Austin Brice sees if from a different perspective.

“I feel the way the game is going, the way they protect some of the starters, doing that is not something out of the question,” he said. “It is very rare, except for your elite guys, that they go seven, eight or nine innings any more.

“That wouldn’t be a bad thing to have a couple of relievers go two or three innings and then have the starter finish the game, if he can,” Brice added. “That’s an efficient system. That’s a quick change of pace for the hitters to face, too.”

Manager Jim Riggleman was an astute observer of Cash’s usage of a relief pitcher as a quick starter.

“You know what I found interesting?” he said. “I totally understand why he did it. The Angels put three right-handed hitters up there right away. Romo is tough on righties (he struck out the side, including Mike Trout).
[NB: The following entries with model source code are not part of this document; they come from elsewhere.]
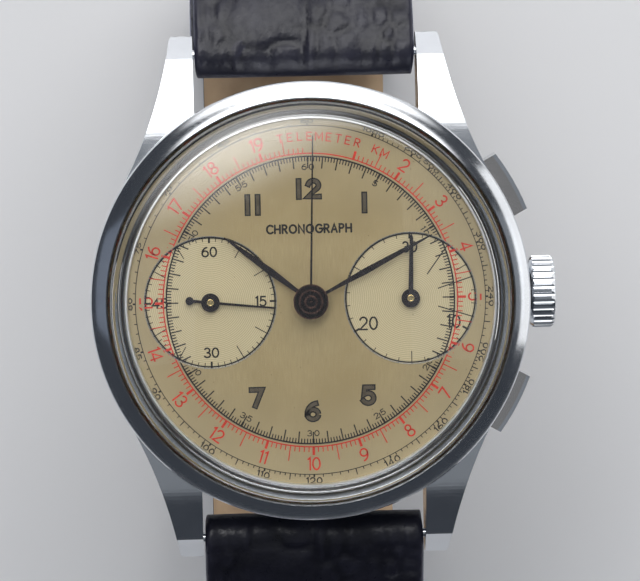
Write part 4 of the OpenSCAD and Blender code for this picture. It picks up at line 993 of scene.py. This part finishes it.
def build_strap():
    """Both halves with their slots and holes, the stitching and the two keepers."""
    short = short_half_stations()
    long = long_half_stations()
    upper = strap_half("strap_12_leather", "strap_12", short, 1)
    lower = strap_half("strap_6_leather", "strap_6", long, -1, round_tip=True)
    cut(upper, [tongue_slot(-5.0, 1.6, 6, FLAT_Z)])
    holes = [tongue_slot(-7.6, -0.6, 5, FLAT_Z - TAIL_DROP)]
    for i in range(3):
        holes.append(prism(circle_outline(0.85), 6, on_bend(38 + 9 * i, BENDS[-1][0] + TAIL_DROP)))
    cut(lower, holes)
    stitches("strap_12_stitching", short, 1, 9.0, 66.0)
    stitches("strap_6_stitching", long, -1, 9.0, 110.0)
    low, high = box_mm("fixed_keeper")
    fixed_place = Matrix.Translation((0, (low.y + high.y) / 2, FLAT_Z))
    keeper("fixed_keeper_leather", "fixed_keeper", "case", fixed_place)
    low, high = box_mm("free_keeper")
    middle = (low + high) / 2
    turn = math.degrees(math.atan2(middle.y - FLAT_Y, FLAT_Z + BENDS[-1][0] - middle.z))
    keeper("free_keeper_leather", "free_keeper", "free_keeper", on_bend(turn, BENDS[-1][0]))


# ---- Floor, light and camera ----

def floor():
    """A plain pale floor under the watch."""
    size = 4000.0
    z = FLOOR_Z / MM - 0.02
    mesh = bpy.data.meshes.new("floor")
    corners = ((-size, -size, z), (size, -size, z), (size, size, z), (-size, size, z))
    mesh.from_pydata([Vector(p) * MM for p in corners], [], [(0, 1, 2, 3)])
    shader = Shader("floor", Roughness=0.7)
    tone = shader.noise(0.02, 2.0)
    shader.drive("Base Color", shader.mix(tone, rgb(0.84, 0.84, 0.85), rgb(0.88, 0.88, 0.89)))
    mesh.materials.append(shader.material)
    obj = bpy.data.objects.new("floor", mesh)
    bpy.context.scene.collection.objects.link(obj)


def fade_to_edges(light, start):
    """Makes an area lamp fade from start, out of 0.5, to its edges, so its mirror image has soft edges."""
    light.use_nodes = True
    tree = light.node_tree
    across = tree.nodes.new("ShaderNodeVectorMath")
    across.operation = "SUBTRACT"
    across.inputs[1].default_value = (0.5, 0.5, 0.0)
    tree.links.new(tree.nodes.new("ShaderNodeNewGeometry").outputs["Parametric"], across.inputs[0])
    length = tree.nodes.new("ShaderNodeVectorMath")
    length.operation = "LENGTH"
    tree.links.new(across.outputs[0], length.inputs[0])
    fade = tree.nodes.new("ShaderNodeMapRange")
    fade.interpolation_type = "SMOOTHSTEP"
    fade.inputs["From Min"].default_value = 0.5
    fade.inputs["From Max"].default_value = start
    tree.links.new(length.outputs["Value"], fade.inputs["Value"])
    emission = next(n for n in tree.nodes if n.type == "EMISSION")
    tree.links.new(fade.outputs[0], emission.inputs["Strength"])


def softbox(name, place_mm, aim_mm, size_mm, watts, colour=(1.0, 1.0, 1.0), fade_start=None):
    light = bpy.data.lights.new(name, "AREA")
    light.shape = "RECTANGLE"
    light.size, light.size_y = size_mm[0] * MM, size_mm[1] * MM
    light.energy = watts
    light.color = colour
    if fade_start is not None:
        fade_to_edges(light, fade_start)
    obj = bpy.data.objects.new(name, light)
    obj.location = Vector(place_mm) * MM
    obj.rotation_euler = (Vector(aim_mm) - Vector(place_mm)).to_track_quat("-Z", "Y").to_euler()
    obj.visible_camera = False
    bpy.context.scene.collection.objects.link(obj)


def lights():
    """Soft lamps mostly from 12 o'clock, where the bezel and lugs mirror them, and a dim blue room."""
    aim = (0, 0, 8)
    softbox("overhead", (0, 0, 900), aim, (1500, 1500), 1.3, (0.9, 0.95, 1.0))
    softbox("sky_12", (30, 386, 356), aim, (900, 420), 4.3, fade_start=0.25)
    softbox("horizon_12", (20, 550, 135), aim, (1000, 300), 1.6, fade_start=0.3)
    softbox("haze_12", (-80, 180, 470), aim, (560, 210), 2.4, fade_start=0.0)
    softbox("side_3", (800, 40, 750), aim, (600, 1400), 0.5, (0.88, 0.93, 1.0))
    softbox("side_9", (-800, 40, 750), aim, (600, 1400), 0.45, (0.7, 0.8, 1.0))
    softbox("low_3", (450, 60, 40), aim, (420, 220), 0.3)
    world = bpy.data.worlds.new("studio")
    world.use_nodes = True
    background = world.node_tree.nodes["Background"]
    background.inputs["Color"].default_value = rgb(0.55, 0.62, 0.75)
    background.inputs["Strength"].default_value = 0.08
    bpy.context.scene.world = world
    bpy.context.scene.view_settings.view_transform = "Standard"


def camera():
    """Nearly straight down on the dial, leaning a little towards 12 and 9, with a slight roll."""
    distance_mm, px_per_mm, image_w = 450.0, 12.48, 640
    lean_12, lean_9, roll = 4.7, 1.4, 1.2
    off_right_mm, off_up_mm = 0.71, 0.94
    direction = Vector((-math.tan(math.radians(lean_9)), math.tan(math.radians(lean_12)), 1)).normalized()
    up = Vector((math.sin(math.radians(roll)), math.cos(math.radians(roll)), 0))
    right = up.cross(direction).normalized()
    up = direction.cross(right)
    target = Vector((0, 0, BEZEL_TOP)) + right * off_right_mm + up * off_up_mm
    data = bpy.data.cameras.new("camera")
    data.sensor_width = 36.0
    data.lens = 36.0 * distance_mm / (image_w / px_per_mm)
    data.clip_start = 0.01
    data.clip_end = 50
    obj = bpy.data.objects.new("camera", data)
    spot = (target + direction * distance_mm) * MM
    obj.matrix_world = Matrix.Translation(spot) @ Matrix((right, up, direction)).transposed().to_4x4()
    bpy.context.scene.collection.objects.link(obj)
    bpy.context.scene.camera = obj


finish_cad_nodes()
print_dial()
small_dial_rims()
small_hand_tubes()
crystal()
build_strap()
floor()
lights()
camera()
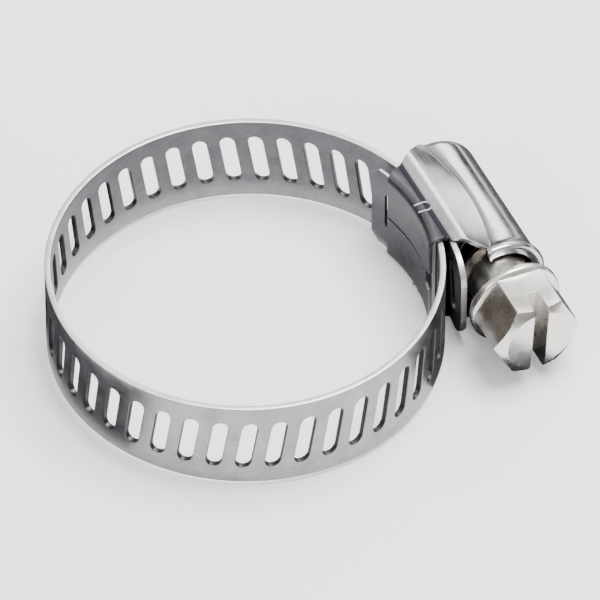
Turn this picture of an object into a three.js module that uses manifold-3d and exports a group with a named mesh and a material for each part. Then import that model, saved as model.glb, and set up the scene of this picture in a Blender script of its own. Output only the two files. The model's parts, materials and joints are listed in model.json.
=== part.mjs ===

“It was a good idea and how your players handle it is very important,” Riggleman added.

Riggleman smiled broadly and invoked the name of Roger Clemens, one of baseball’s uber competitors.

“If you said to Roger Clemens, ‘We’re going to start Romo today and bring you in later,’ you know, Romo might be found hanging in the bathroom and Clemens would tell his manager, ‘No, Romo is not going to start today’s game.’”

Riggleman added, “If it fits with the whole mix of your club (no super star pitchers like Justin Verlander or Clayton Kershaw or Chris Sale or Max Scherzer) then it is another one of those theories going around that might work.”


From Jared Hughes, when somebody mentioned his nickname should be ‘6-4-3’ because of his propensity for inducing ground balls with his diving sinker: “Hey, I like that. It’s better than ‘The Ostrich,’ a name somebody came up for me because of the way I run in from the bullpen, or ‘The Spaghetti Man’ for the way I try to pick guys off second base.”